Member-only story
Your Body Does Not Belong to You
Response to a prompt from Elle Beau on “What does the World tell you…”
My life is not my own
The world has always told me it’s shameful to be female. Calling a person “girl”, (or pussy, prissy, sissy, etc.) was the ultimate insult when I was a child.
When I was in kindergarten (KINDERGARTEN!) I was walking down the hall at my school on an errand for my teacher. The principal, an older, white man, stopped me. He made me kneel down on the tiles, while he drew out a wooden ruler. He bent down with his huge, cold, white hand holding my leg, and measured the number of inches between the back of my knee and the hem of my dress. Too short!
Until that humiliating day, that knit navy dress was my favorite. I threw it in the give away box.

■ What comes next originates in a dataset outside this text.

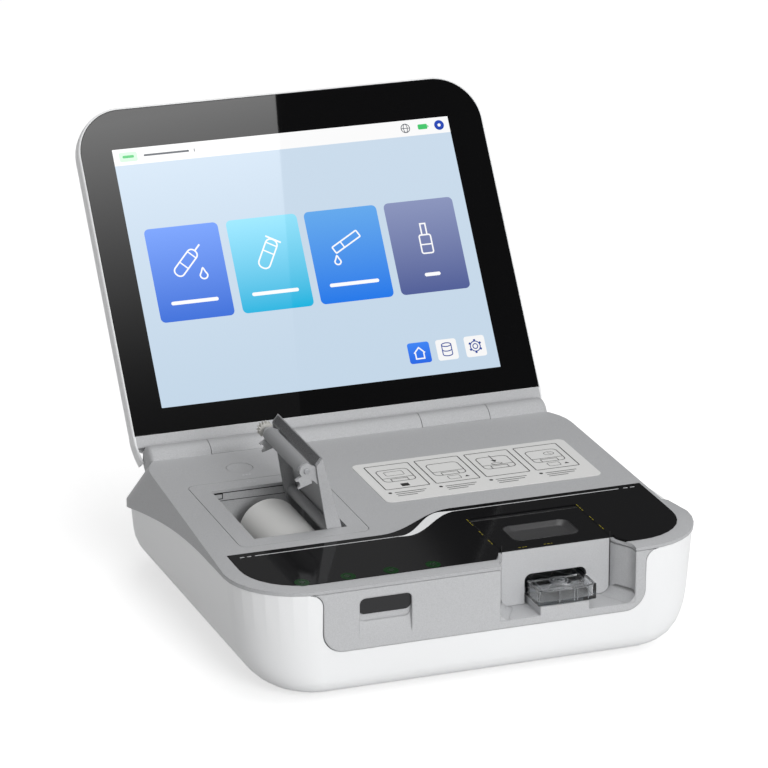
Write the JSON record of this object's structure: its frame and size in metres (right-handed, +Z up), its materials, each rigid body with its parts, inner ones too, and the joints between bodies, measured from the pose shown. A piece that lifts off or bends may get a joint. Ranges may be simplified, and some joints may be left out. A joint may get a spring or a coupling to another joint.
{
  "type": "blood gas analyzer",
  "caption": "Portable blood gas analyzer with a folding touch screen, a thermal printer under a flip-up door, a status fascia and a front bay that takes a clear test cartridge",
  "frame": {"origin": "Centre of the bounding box in plan, on the bench under the rubber feet", "axes": "+X to the operator's right, +Y to the back, +Z up from the bench; the screen stands open"},
  "size_m": [0.273, 0.3536, 0.243],
  "materials": {
    "aluminium": "machined",
    "battery": "shrink film",
    "black_fascia": "gloss",
    "board": "solder mask",
    "bronze": "plain",
    "card": "card",
    "clear_plastic": "clear",
    "dark_plastic": "matte",
    "display": "lit picture",
    "gear_nylon": "nylon",
    "glass_black": "gloss",
    "grey_shell": "fine matte",
    "indicator": "light pipe",
    "label": "printed film",
    "light_panel": "matte",
    "paper": "paper",
    "rubber": "matte",
    "screw_steel": "blackened",
    "sensor": "coated",
    "steel": "brushed",
    "white_shell": "satin"
  },
  "bodies": {
    "base": {"bottom_shell": "white_shell", "top_housing": "grey_shell", "front_panel": "light_panel", "control_fascia": "black_fascia", "cover_hinge_bracket": "steel", "scan_window": "glass_black", "scan_engine": "dark_plastic", "rubber_feet": "rubber", "case_screws": "screw_steel", "battery_pack": "battery", "battery_door": "white_shell", "battery_door_screws": "screw_steel", "main_board": "board", "power_board": "board", "port_board": "board", "power_jack": "dark_plastic", "switch_housing": "dark_plastic", "fan_housing": "dark_plastic", "speaker": "dark_plastic", "status_lights": "indicator", "light_board": "board", "button_switch": "board", "instruction_label": "label", "hinge_brackets": "steel", "hinge_shafts": "steel", "printer_frame": "light_panel", "print_head": "dark_plastic", "door_pin": "steel", "idler_axle": "steel", "printer_motor": "steel", "measuring_block": "aluminium", "press_guides": "steel", "pump_housing": "dark_plastic"},
    "lid": {"lid_knuckles": "grey_shell", "hinge_bushes": "bronze", "lid_bezel": "grey_shell", "cover_glass": "glass_black", "lcd_panel": "display", "lid_board": "board", "rear_cover": "white_shell", "lid_screws": "screw_steel"},
    "module_cover": {"module_cover": "light_panel", "cover_fascia": "black_fascia", "cover_hinge_pins": "steel"},
    "paper_door": {"paper_door": "grey_shell", "tear_bar": "steel"},
    "platen": {"platen_shaft": "steel", "platen_roller": "rubber", "platen_gear": "gear_nylon"},
    "idler": {"idler_gear": "gear_nylon"},
    "pinion": {"motor_pinion": "bronze"},
    "paper": {"paper_roll": "paper", "roll_core": "card"},
    "button": {"printer_button": "grey_shell"},
    "rocker": {"power_rocker": "dark_plastic"},
    "fan": {"fan_rotor": "dark_plastic"},
    "pump": {"pump_rotor": "gear_nylon"},
    "cartridge": {"cartridge_shell": "clear_plastic", "sensor_chip": "sensor"},
    "contact_head": {"contact_head": "dark_plastic"}
  },
  "joints": [
    {"name": "lid_hinge", "type": "hinge", "parent": "base", "child": "lid", "pos_m": [0, 0.04274, 0.0667], "axis": [1, 0, 0], "range_deg": [-8, 86]},
    {"name": "module_cover_hinge", "type": "hinge", "parent": "base", "child": "module_cover", "pos_m": [0.0478, -0.11118, 0.06474], "axis": [-1, 0, 0], "range_deg": [0, 60]},
    {"name": "paper_door_hinge", "type": "hinge", "parent": "base", "child": "paper_door", "pos_m": [-0.0577, -0.05845, 0.06376], "axis": [0, 0.9998, 0.0192], "range_deg": [-75, 0]},
    {"name": "platen_spin", "type": "hinge", "parent": "paper_door", "child": "platen", "pos_m": [-0.07418, -0.05921, 0.10323], "axis": [0, 0.9998, 0.0192], "continuous": true},
    {"name": "idler_spin", "type": "hinge", "parent": "base", "child": "idler", "pos_m": [-0.0976, -0.02392, 0.04698], "axis": [0, 0.9998, 0.0192], "continuous": true},
    {"name": "pinion_spin", "type": "hinge", "parent": "base", "child": "pinion", "pos_m": [-0.0976, -0.02373, 0.03733], "axis": [0, 0.9998, 0.0192], "continuous": true},
    {"name": "paper_roll_spin", "type": "hinge", "parent": "base", "child": "paper", "pos_m": [-0.0753, -0.06252, 0.04677], "axis": [0, 0.9998, 0.0192], "continuous": true},
    {"name": "printer_button_press", "type": "slide", "parent": "base", "child": "button", "axis": [0, 0.0192, -0.9998], "range_m": [0, 0.0015], "stiffness_N_per_m": 600, "springref_m": -0.001},
    {"name": "power_rocker_tilt", "type": "hinge", "parent": "base", "child": "rocker", "pos_m": [0.064, 0.06724, 0.02], "axis": [1, 0, 0], "range_deg": [0, 18]},
    {"name": "fan_spin", "type": "hinge", "parent": "base", "child": "fan", "pos_m": [0.084, -0.05226, 0.01], "axis": [0, 0, 1], "continuous": true},
    {"name": "pump_spin", "type": "hinge", "parent": "base", "child": "pump", "pos_m": [0.1, -0.09426, 0.026], "axis": [0, 0, 1], "continuous": true},
    {"name": "cartridge_slide", "type": "slide", "parent": "base", "child": "cartridge", "axis": [0, -1, 0], "range_m": [0, 0.045]},
    {"name": "contact_press", "type": "slide", "parent": "base", "child": "contact_head", "axis": [0, 0, -1], "range_m": [0, 0.0008]}
  ],
  "couplings": [
    {"joint": "pinion_spin", "follows": "idler_spin", "ratio": -2.2}
  ]
}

I’m pretty sure I didn’t buy that dress myself at Victoria’s Secret. Mom was a Sears shopper. But the shame was all mine.
Be Invisible
At the same school, at age ten, we went to Seattle for the Science Center and Pike Place Market. I was very small for my age, skinny, red hair, glasses, freckles — a dorky mess compared to the pretty girls. Because of this I had become extremely shy and very, very modest in dress. Now, my red hair was cut short. I tried hard to be invisible.